Government Is the Enemy
At a press conference on August 12,
1986, President Ronald Reagan said, “The nine most terrifying words in the
English language are ‘I’m from the government and I’m here to help.’” This
statement was the beginning of something, but it certainly was not the end, and
I’m sure Ronald Reagan would be appalled at how far the Republican Party has run
with this catchy bit of antigovernment rhetoric.
The message from Reagan was clear:
the government is inept, perhaps even harmful in its attempts to help American
citizens. But it also indicative of a fundamental conservative belief: namely,
that almost everything is better if left to the free market. And this is a
fundamental difference between the two major political parties. To Democrats,
government is the people’s tool to address sticky problems that the market either
ignores (i.e., limited access to health care) or exacerbates (i.e., pollution).
To Republicans, government is not only ineffective, but likely evil. Government
is the enemy. According to conservative lobbyist Grover Norquist, “My goal is
to cut government in half in twenty-five years, to get it down to the size
where we can drown it in the bathtub.” The difference in these perspectives led
humorist P. J. O’Rourke to comment, “The Democrats are the party that says
government will make you smarter, taller, richer, and remove the crabgrass on
your lawn. The Republicans are the party that says government doesn’t work and
then they get elected and prove it.”
These different perspectives on
government have led to two very different approaches to solving problems. On the
left, this means passing legislation or taking executive action to address problems
like out-of-control health-care costs, millions of Americans without health
insurance, global warming, gun violence, economic inequality, crumbling
infrastructure, and the high cost of a college education. On the right, this
means literally trying to take health insurance from millions of Americans, pushing
for more fossil fuel production and consumption, giving tax breaks to the
wealthy (because taxes are evil), defunding the IRS (which only reduces
revenues and increases the national debt Republicans claim to abhor), kicking
the infrastructure can down the road (until “infrastructure week” became a sick
joke), and keeping the minimum wage as low as possible (it hasn’t changed since
2009).
Republicans generally believe that
a small government is good government. But this ignores one massive problem:
the abuses of authoritarian business entities such as multinational corporations.

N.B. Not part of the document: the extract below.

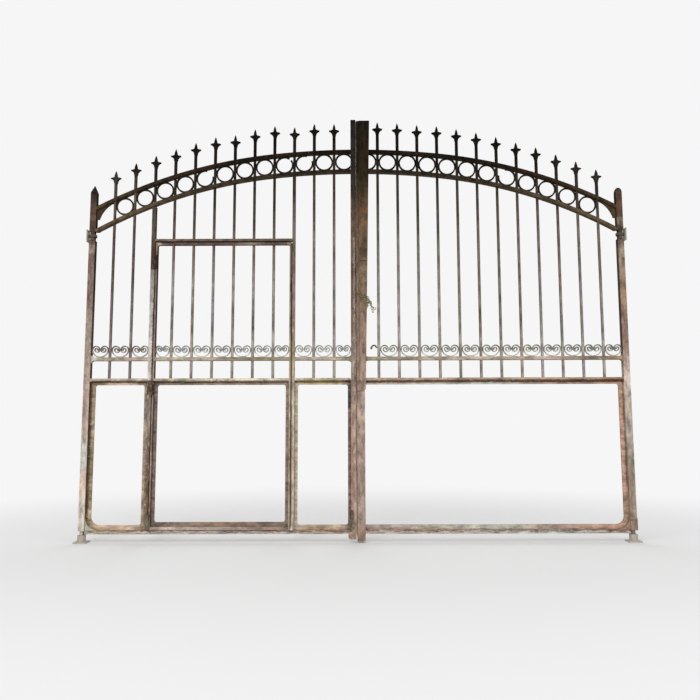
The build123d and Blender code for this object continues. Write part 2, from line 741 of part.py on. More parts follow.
def chain_loop():
    """Chain as one closed loop: through the stile, round its outer edge and back behind it."""
    front = -half_depth - strip_thickness - chain_radius - 1
    back = half_depth + chain_radius + 1
    outer = strip_start - strip_width(chain_low) - chain_radius - 4
    corners = [(chain_hole, front, chain_high), (outer, front, chain_low), (outer, back, chain_low),
               (chain_hole, back, chain_high)]
    corners = [(x, y, z + ground_gap) for x, y, z in corners]
    path = FilletPolyline(*corners, radius=8, close=True)
    return sweep(Plane(path @ 0, z_dir=path % 0) * Circle(chain_radius), path.wire())


save("chain", mirrored(chain_loop()))


# ---- Hinge hardware on the piers ----

def foot_step():
    """Cast step with the socket that a heel stile's pivot turns in."""
    height = ground_gap + heel_bottom - step_rise
    plate = Pos(0, 0, step_plate[2] / 2) * Box(*step_plate)
    cup = Pos(0, 0, height / 2) * Cylinder(pivot_radius + step_wall, height)
    socket_bottom = ground_gap + heel_bottom - pivot_length - 1
    socket = Pos(0, 0, (socket_bottom + height) / 2 + 5) * Cylinder(pivot_radius + fit,
                                                                  height - socket_bottom + 10)
    return plate + cup - socket


def top_collar():
    """Strap round the neck of a heel stile, on a plate that bolts to the pier."""
    z = (neck_low + neck_high) / 2
    thickness, width, height = collar_plate
    pier = -heel_face - pier_gap
    ring = rod(0, 0, z - collar_height / 2, z + collar_height / 2, neck_radius + collar_wall)
    tail = block(pier + 1, 0, -7, 7, z - collar_height / 2, z + collar_height / 2)
    plate = block(pier, pier + thickness, -width / 2, width / 2, z - height / 2, z + height / 2)
    bore = rod(0, 0, z - height, z + height, neck_radius + fit)
    holes = [Pos(pier, 0, z + ground_gap + s * collar_hole_spacing / 2) * Rot(0, 90, 0)
             * Cylinder(collar_hole_radius, 4 * thickness) for s in (-1, 1)]
    return ring + tail + plate - bore - holes


save("foot_steps", foot_step(), mirrored(foot_step()))
save("top_collars", top_collar(), mirrored(top_collar()))
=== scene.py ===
"""Wrought iron driveway gate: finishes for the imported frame, its small ironwork and a plain stage."""
import math
import random

import bmesh
import bpy
from bpy.props import FloatProperty, FloatVectorProperty, PointerProperty
from mathutils import Matrix, Vector


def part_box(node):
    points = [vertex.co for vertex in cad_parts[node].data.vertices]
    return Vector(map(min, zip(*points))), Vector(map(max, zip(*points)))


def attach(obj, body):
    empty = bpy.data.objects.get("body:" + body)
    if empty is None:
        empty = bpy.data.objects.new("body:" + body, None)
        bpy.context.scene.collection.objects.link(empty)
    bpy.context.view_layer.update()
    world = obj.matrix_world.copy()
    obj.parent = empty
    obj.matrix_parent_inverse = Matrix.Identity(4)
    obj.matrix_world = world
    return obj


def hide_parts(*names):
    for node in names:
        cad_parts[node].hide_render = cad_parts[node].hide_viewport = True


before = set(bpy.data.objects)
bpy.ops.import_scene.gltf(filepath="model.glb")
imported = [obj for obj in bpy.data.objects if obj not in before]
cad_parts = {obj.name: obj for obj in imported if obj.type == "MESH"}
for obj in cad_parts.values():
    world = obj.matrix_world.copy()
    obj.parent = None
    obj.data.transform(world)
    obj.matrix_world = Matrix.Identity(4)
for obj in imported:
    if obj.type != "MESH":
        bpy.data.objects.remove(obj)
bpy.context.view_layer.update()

bl_info = {
    "name": "Wrought iron driveway gate",
    "version": (1, 0, 0),
    "blender": (4, 5, 0),
    "location": "View3D > Sidebar > Gate",
    "description": "Finishes a pair of wrought iron driveway leaves with a foot gate",
    "category": "Object",
}

MID_X = (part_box("left_heel_stile")[0].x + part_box("right_heel_stile")[1].x) / 2


# ---- Sizes and colours ----

def shade(red, green, blue):
    """Linear colour of a paint chip given in the usual 0 to 255 steps."""
    shares = [step / 255 for step in (red, green, blue)]
    return tuple(v / 12.92 if v <= 0.04045 else ((v + 0.055) / 1.055) ** 2.4 for v in shares)


def colour(name, description, default):
    """Colour setting with its default given as a paint chip."""
    return FloatVectorProperty(name=name, description=description, default=shade(*default), size=3,
                               subtype="COLOR", min=0, max=1)


class GATE_finish_settings(bpy.types.PropertyGroup):
    """Colours of the iron, its old paint, its rust, and the soot and painted shade on its side and lower
    faces.
    """
    old_paint: colour("Old paint", "Cream paint that still clings to the iron", (214, 205, 188))
    blue_paint: colour("Blue paint", "Older blue-grey coat under the cream", (176, 186, 190))
    bare_rust: colour("Rust", "Dark rust where the paint has gone", (74, 50, 38))
    bright_rust: colour("Bright rust", "Fresh orange rust in pits and on edges", (146, 92, 58))
    lichen: colour("Lichen", "Yellow-green growth on the rails", (142, 140, 92))
    # Soot darkens the faces that look sideways or down: on side faces partly grime and partly painted shade,
    # on faces that look down painted shade
    soot_and_shade: colour("Soot", "Dark grime in the joints", (34, 29, 25))
    mossy: FloatVectorProperty(name="Mossy tint", description="Multiplies the tone where the iron is olive",
                               default=(0.99, 1.0, 0.9), size=3, subtype="COLOR", min=0, max=2)
    rosy: FloatVectorProperty(name="Rosy tint", description="Multiplies the tone where the primer shows",
                              default=(1.03, 0.97, 0.98), size=3, subtype="COLOR", min=0, max=2)
    grain: FloatProperty(name="Grain", description="Fine specks of the rusted surface, per metre",
                         default=330.0)
    relief: FloatProperty(name="Relief", description="Height of flakes and pits", default=0.0005,
                          unit="LENGTH")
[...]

This is not a new problem, and former Republican President Teddy Roosevelt
recognized this 110 years ago. Nothing has really changed in those years except
that the problem has gotten a lot larger.

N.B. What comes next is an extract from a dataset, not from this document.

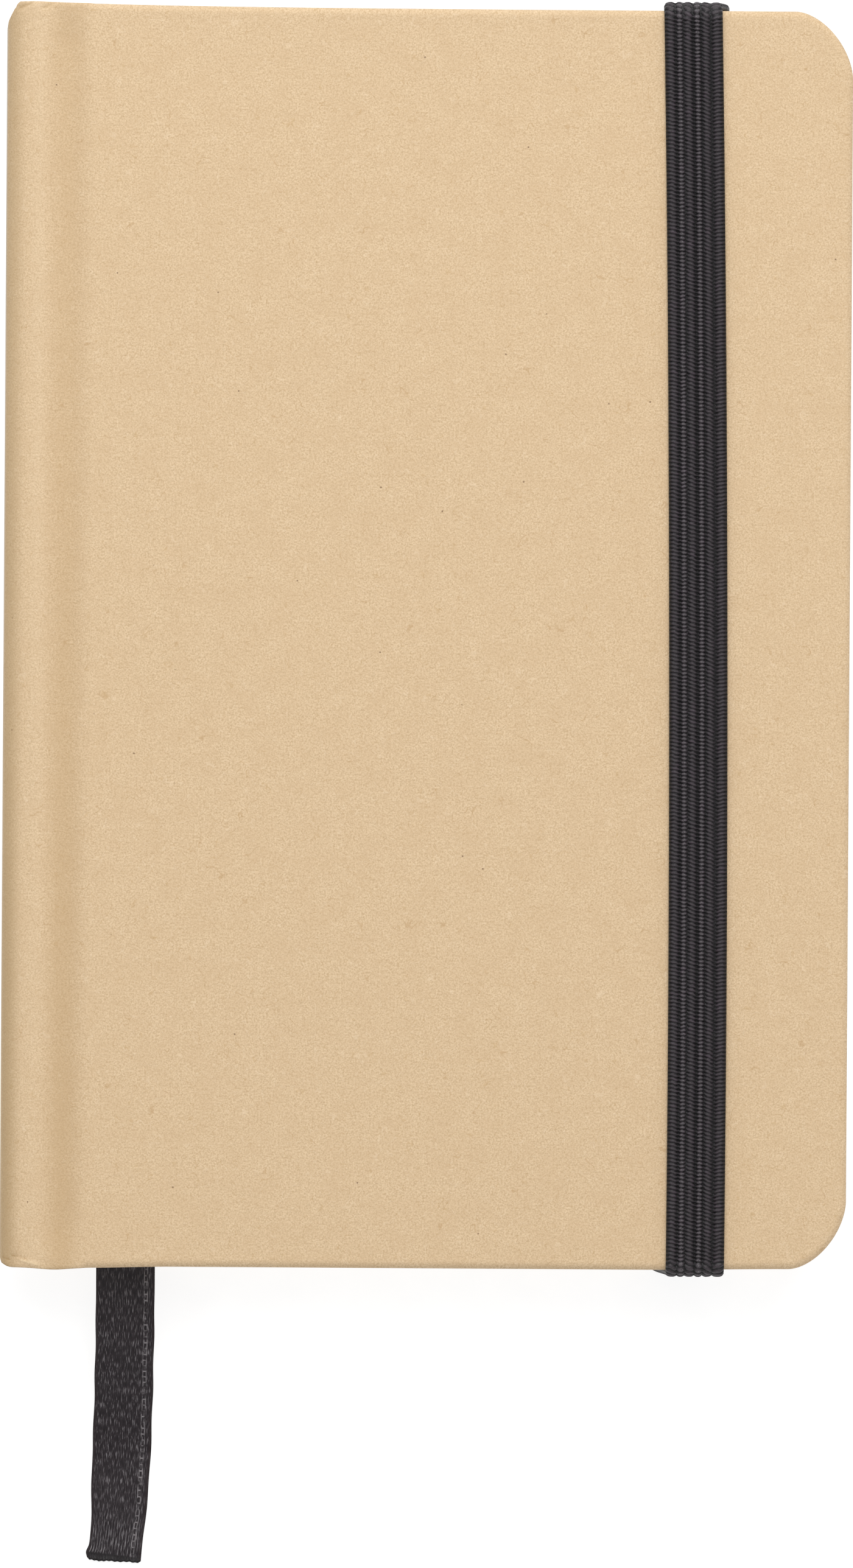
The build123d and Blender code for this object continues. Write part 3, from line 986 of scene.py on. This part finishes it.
def bead_heights(along, across):
    """The relief, 0 to 1, of the twisted cords that cross the band, and where a highlight is
    painted on them.
    """
    relief = np.zeros((len(along), len(across)))
    painted_highlight = np.zeros(relief.shape)
    drift = 0.10 * noise_2d(along[:, None] + 0 * across, across[None, :] * 3, 3.0, 5)
    for left, right, slant, stand, start in RIBS:
        u = (across - (left + right) / 2) / ((right - left) / 2)
        phase = along[:, None] / RIDGE_PITCH + slant * u[None, :] + start + drift
        q = (phase % 1 - 0.5) / BEAD_REACH
        bead = stand * np.sqrt(np.clip(1 - np.abs(u[None, :]) ** BEAD_POWER - q * q, 0, 1))
        painted_highlight = np.where(bead > relief, bead if slant == 0 else 0.86 * bead, painted_highlight)
        relief = np.maximum(relief, bead)
    return relief, painted_highlight


def band_mesh(name, along, frame_of, thickness, turned=False):
    """A closed ribbed strip, with points only along the two sides of its plain back.

    frame_of gives its middle, its sideways and its outward direction.
    """
    across = np.linspace(RIBS[0][0], RIBS[-1][1], BAND_COLUMNS)
    relief, painted_highlight = bead_heights(along, across)
    middle, sideways, outward = frame_of(along)
    scale = np.broadcast_to(thickness, along.shape)[:, None] / BAND_THICKNESS
    top = middle[:, None, :] + across[None, :, None] * sideways[:, None, :]
    rise = (BAND_THICKNESS - RIDGE_DEPTH + RIDGE_DEPTH * relief) * scale
    under = top + outward[:, None, :] * BACK_LIFT
    face = top + outward[:, None, :] * rise[:, :, None]
    uv = np.stack(np.broadcast_arrays(across, along[:, None]), axis=2)

    rows, columns = relief.shape
    count = rows * columns
    back = under[:, [0, -1]]
    faces = grid_faces(rows, columns, 0, turned)
    faces += grid_faces(rows, 2, count, not turned)
    edges = []
    for i in range(rows - 1):
        a, b = i * columns, (i + 1) * columns
        c, d = count + 2 * i, count + 2 * (i + 1)
        edges.append((a, b, d, c))
        edges.append((b + columns - 1, a + columns - 1, c + 1, d + 1))
    last = (rows - 1) * columns
    edges.append((*range(columns - 1, -1, -1), count, count + 1))
    edges.append((*range(last, last + columns), count + 2 * rows - 1, count + 2 * rows - 2))
    faces += [edge[::-1] for edge in edges] if turned else edges
    points = np.concatenate([face.reshape(-1, 3), back.reshape(-1, 3)])
    both = np.concatenate([uv.reshape(-1, 2), uv[:, [0, -1]].reshape(-1, 2)])
    band = make_mesh(name, points, faces, ELASTIC, both)
    mark(band, "stand", relief)
    mark(band, "painted_highlight", painted_highlight)
    return band


def band_line(y):
    """The slightly slanted and bowed line that the elastic takes over the cover."""
    return BAND_MIDDLE - 0.0075 * y - 9.4e-5 * y ** 2


# at the head and at the tail: the cover's edge under the band, the band's thickness there, and
# how far and how deep down the sides it slips sideways
BAND_EDGE = {side: float(edge_line(np.array(BAND_MIDDLE), side)) for side in (1, -1)}
SIDE_THICKNESS = {1: 0.95, -1: 0.76}
SLIP = {1: 0.90, -1: -1.30}
SLIP_DEPTH = {1: 2.4, -1: 12.0}
WRAP_RADIUS = 1.0
WRAP_START = 0.9
WRAP_REACH = 0.95


def wrap_angle(along, side):
    straight = BAND_EDGE[side] - WRAP_START
    return np.clip(side * along - straight, 0, WRAP_RADIUS * math.pi / 2) / WRAP_RADIUS


def run_frame(along):
    """The elastic over the front cover, rounded down over the head and the tail."""
    side = np.where(along > 0, 1, -1)
    angle = np.where(side > 0, wrap_angle(along, 1), wrap_angle(along, -1))
    straight = np.where(side > 0, BAND_EDGE[1], BAND_EDGE[-1]) - WRAP_START
    y = side * (np.minimum(np.abs(along), straight) + WRAP_REACH * WRAP_RADIUS * np.sin(angle))
    z = RUN_LOW[2] - WRAP_RADIUS * (1 - np.cos(angle))
    middle = np.stack([band_line(along), y, z], axis=1)
    outward = np.stack([0 * z, side * np.sin(angle), np.cos(angle)], axis=1)
    sideways = np.stack([1 + 0 * z, 0 * z, 0 * z], axis=1)
    return middle, sideways, outward


def make_front_band():
    low = -(BAND_EDGE[-1] - WRAP_START + WRAP_RADIUS * math.pi / 2)
    high = BAND_EDGE[1] - WRAP_START + WRAP_RADIUS * math.pi / 2
    along = np.arange(low, high, RIDGE_PITCH / ROWS_PER_RIDGE)
    turn = (wrap_angle(along, 1) + wrap_angle(along, -1)) * 2 / math.pi
    at_side = np.where(along > 0, SIDE_THICKNESS[1], SIDE_THICKNESS[-1])
    thickness = BAND_THICKNESS - BAND_CLEARANCE + (at_side - BAND_THICKNESS) * turn
    run = band_mesh("elastic_run", along, run_frame, thickness)
    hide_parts("elastic_front_run")
    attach(run, "elastic_front")


make_front_band()

ARM_TOP = RUN_LOW[2] - WRAP_START
ARM_BOTTOM = ARM_LOW[2]
OFF_EDGE = 0.06


def make_arm(side, end):
    def frame_at(along):
        z = ARM_TOP - along
        x = band_line(side * HALF_HEIGHT) + SLIP[side] * smooth(along, -0.4, SLIP_DEPTH[side])
        y = np.full(len(along), side * (BAND_EDGE[side] + OFF_EDGE))
        middle = np.stack([x, y, z], axis=1)
        outward = np.stack([0 * z, side + 0 * z, 0 * z], axis=1)
        return middle, np.stack([1 + 0 * z, 0 * z, 0 * z], axis=1), outward

    along = np.arange(-0.3, ARM_TOP - ARM_BOTTOM + 0.05, RIDGE_PITCH / ROWS_PER_RIDGE)
    arm = band_mesh(f"elastic_side_{end}", along, frame_at, SIDE_THICKNESS[side], turned=side > 0)
    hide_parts(f"elastic_arm_{end}")
    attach(arm, "elastic_sides")
    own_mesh(arm)


def make_stub(side, end):
    start = STUB_LOW[1] if side > 0 else -STUB_HIGH[1]
    length = BAND_EDGE[side] + SIDE_THICKNESS[side] - start
    foot = band_line(side * HALF_HEIGHT) + SLIP[side]

    def frame_at(along):
        x = BAND_MIDDLE + (foot - BAND_MIDDLE) * along / length
        y = side * (start + along)
        z = np.full(len(along), BAND_THICKNESS - BAND_CLEARANCE)
        middle = np.stack([x, y, z], axis=1)
        outward = np.stack([0 * z, 0 * z, -1 + 0 * z], axis=1)
        return middle, np.stack([1 + 0 * z, 0 * z, 0 * z], axis=1), outward

    along = np.arange(0, length, RIDGE_PITCH / ROWS_PER_RIDGE)
    thickness = BAND_THICKNESS - BAND_CLEARANCE
    stub = band_mesh(f"elastic_back_{end}", along, frame_at, thickness, turned=side > 0)
    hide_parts(f"elastic_stub_{end}")
    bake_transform(stub)


for side, end in ((1, "head"), (-1, "tail")):
    make_arm(side, end)
    make_stub(side, end)


# ---- mull, glued ribbon end and threads ----
MULL_STEP = 0.3
MULL_PITCH = 1.2
THREAD_PLACES = (-40, -20, 0, 20, 40)
THREAD_RADIUS = 0.105
THREAD_RELIEF = 0.015
THREAD_TWIST = 0.9


def slab_grid(x0, x1, y, z, ripple):
    grid_y, grid_z = np.meshgrid(y, z, indexing="ij")
    outer = np.stack([x0 + ripple(grid_y, grid_z), grid_y, grid_z], axis=2)
    inner = np.stack([x1 + 0 * grid_y, grid_y, grid_z], axis=2)
    return outer, inner, np.stack([grid_z, grid_y], axis=2)


def flatten_with_spine(obj):
    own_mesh(obj)


def make_mull():
    low, high = box_mm("mull")
    y = np.arange(low[1], high[1] + 0.01, MULL_STEP)
    z = np.arange(low[2], high[2] + 0.01, MULL_STEP)

    def weave(gy, gz):
        over = np.sin(gy * 2 * math.pi / MULL_PITCH)
        return 0.035 * (1 + over * np.sin(gz * 2 * math.pi / MULL_PITCH))

    outer, inner, uv = slab_grid(low[0], high[0], y, z, weave)
    mull = shell_mesh("mull_strip", outer, inner, GAUZE, uv, turned=True)
    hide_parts("mull")
    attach(mull, "back_cover")
    flatten_with_spine(mull)


def make_tab():
    low, high = box_mm("ribbon_tab")
    y = np.linspace(low[1], high[1], 60)
    z = np.linspace(low[2], high[2], 24)
    outer, inner, uv = slab_grid(low[0], high[0], y, z, lambda gy, gz: 0.02 + 0.02 * np.sin(gz * 9))
    tab = shell_mesh("ribbon_glued_end", outer, inner, RIBBON, uv, turned=True)
    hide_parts("ribbon_tab")
    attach(tab, "back_cover")
    flatten_with_spine(tab)


def make_threads():
    low, high = box_mm("sewing_threads")
    x = (low[0] + high[0]) / 2
    z = np.linspace(low[2], high[2], 90)
    turn = np.linspace(0, 2 * math.pi, 13)
    twist = z[:, None] * 2 * math.pi / THREAD_TWIST
    radius = THREAD_RADIUS + THREAD_RELIEF * np.cos(2 * (turn[None, :] - twist))
    px = x + radius * np.cos(turn)[None, :]
    parts = []
    for y in THREAD_PLACES:
        py = y + radius * np.sin(turn)[None, :]
        grid = np.stack([px, py, np.broadcast_to(z[:, None], px.shape)], axis=2)[:, :-1]
        rows, columns = grid.shape[:2]
        faces = []
        for i in range(rows - 1):
            for k in range(columns):
                n = (k + 1) % columns
                a, b = i * columns, (i + 1) * columns
                faces.append((a + k, a + n, b + n, b + k))
        faces.append(tuple(range(columns))[::-1])
        faces.append(tuple((rows - 1) * columns + k for k in range(columns)))
        points = grid.reshape(-1, 3)
        parts.append((points, faces, points[:, 1:]))
    threads = join_meshes("sewing", parts, THREAD)
    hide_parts("sewing_threads")
    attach(threads, "back_cover")
    flatten_with_spine(threads)


make_mull()
make_tab()
make_threads()

# ---- finishes of the pieces kept from the frame ----
NODE_FINISH = {
    "front_pastedown": ENDPAPER,
    "back_pastedown": ENDPAPER,
    "front_flyleaf": ENDPAPER,
    "back_flyleaf": ENDPAPER,
    "elastic_end_head": ELASTIC,
    "elastic_end_tail": ELASTIC,
}
for name, material in NODE_FINISH.items():
    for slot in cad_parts[name].material_slots:
        slot.material = material


# ---- studio, in metres ----
FLOOR_RINGS = [0.3, 0.8, 2, 5, 12]
FLOOR_GLOW = 0.84
WHITE = rgb(1.0, 1.0, 1.0)
WORLD_STRENGTH = 0.60
LAMPS = [
    # name, place, target, size, watts, colour
    ("key", (0.10, 0.50, 0.95), (0, 0, 0), (0.7, 0.6), 6.6, (1.0, 0.985, 0.97)),
    ("head", (-0.15, 0.62, 0.45), (0, 0.05, 0), (0.6, 0.3), 1.4, (0.90, 0.95, 1.0)),
]


def make_floor():
    points, faces = [(0, 0, 0)], []
    around = 48
    for radius in FLOOR_RINGS:
        for k in range(around):
            a = 2 * math.pi * k / around
            points.append((radius * math.cos(a) / MM, radius * math.sin(a) / MM, 0))
    for k in range(around):
        n = (k + 1) % around
        faces.append((0, 1 + k, 1 + n))
        for r in range(len(FLOOR_RINGS) - 1):
            a, b = 1 + r * around, 1 + (r + 1) * around
            faces.append((a + k, b + k, b + n, a + n))
    look = Look("floor", 0.9, 0.1, Emission_Color=WHITE, Emission_Strength=FLOOR_GLOW)
    fine = look.noise(look.place(), 4.0, 2.0)
    colour = look.mix(look.ramp(fine, 0.3, 0.7), rgb(0.26, 0.26, 0.26), rgb(0.28, 0.28, 0.28))
    floor = make_mesh("floor", points, faces, look.done(colour))


def area_light(name, place, target, size, power, colour):
    data = bpy.data.lights.new(name, "AREA")
    data.shape = "RECTANGLE"
    data.size, data.size_y = size
    data.energy = power
    data.color = colour
    lamp = bpy.data.objects.new(name, data)
    bpy.context.scene.collection.objects.link(lamp)
    lamp.location = place
    aim = Vector(target) - Vector(place)
    lamp.rotation_euler = aim.to_track_quat("-Z", "Y").to_euler()
    lamp.visible_camera = False


def make_studio():
    make_floor()
    world = bpy.data.worlds.new("studio")
    bpy.context.scene.world = world
    world.use_nodes = True
    background = world.node_tree.nodes["Background"]
    background.inputs["Color"].default_value = WHITE
    background.inputs["Strength"].default_value = WORLD_STRENGTH
    for lamp in LAMPS:
        area_light(*lamp)
    bpy.context.scene.view_settings.view_transform = "Standard"
    bpy.context.scene.view_settings.look = "None"


make_studio()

In an address at the Coliseum in
San Francisco on September 14, 1912, when Roosevelt was running for a third
term as a presidential candidate for the progressive “Bull Moose” party, he said
this: “The people of the United States have but one instrument which they can
efficiently use against the colossal combinations of business—and that instrument is
the government of the United States. . . . Remember that it is absolutely
impossible to limit the power of these great corporations whose enormous power
constitutes so serious a problem in modern industrial life except by extending
the power of the government. All that these great corporations ask is that the
power of the government shall be limited. . . . There once was a time in
history when the limitation of governmental power meant increasing liberty for
the people. In the present day the limitation of governmental power, of
governmental action, means the enslavement of the people by the great
corporations who can only be held in check through the extension of
governmental power.”
Corporate interests have purchased
influence in government by basically purchasing politicians. And this is a
problem for both parties. But it is a far greater problem on the right. The
Democrats are still determined to increase the well-being of the lower and middle
classes. The Republicans, on the other hand, may talk a good populist game, but
when you look at what they support in terms of legislation, they almost
exclusively enact laws to help the wealthy and the corporate behemoths. Tax
cuts and corporate welfare and allowing corporations to self-regulate are high
on the GOP’s agenda. And as Roosevelt made clear, when you try to shrink
government, what you are really doing is shrinking the ability of government to
rein in corporate abuses. Consider all the EPA pollution regulations the Trump
administration rescinded. Whom does that help? Not me, and not you.
So, if you believe in democracy,
that the power should reside in the people, then you must also agree that
government is the only tool we as citizens have to serve our needs, some of
which are desperate. But if you believe the rhetoric that began with Ronald Reagan
and has only intensified over the years, claiming that government is the problem,
then the Republican Party is where you belong. I would hope that Latter-day
Saints would be for democracy, and not for a government of the corporation, by
the corporation, and for the corporation.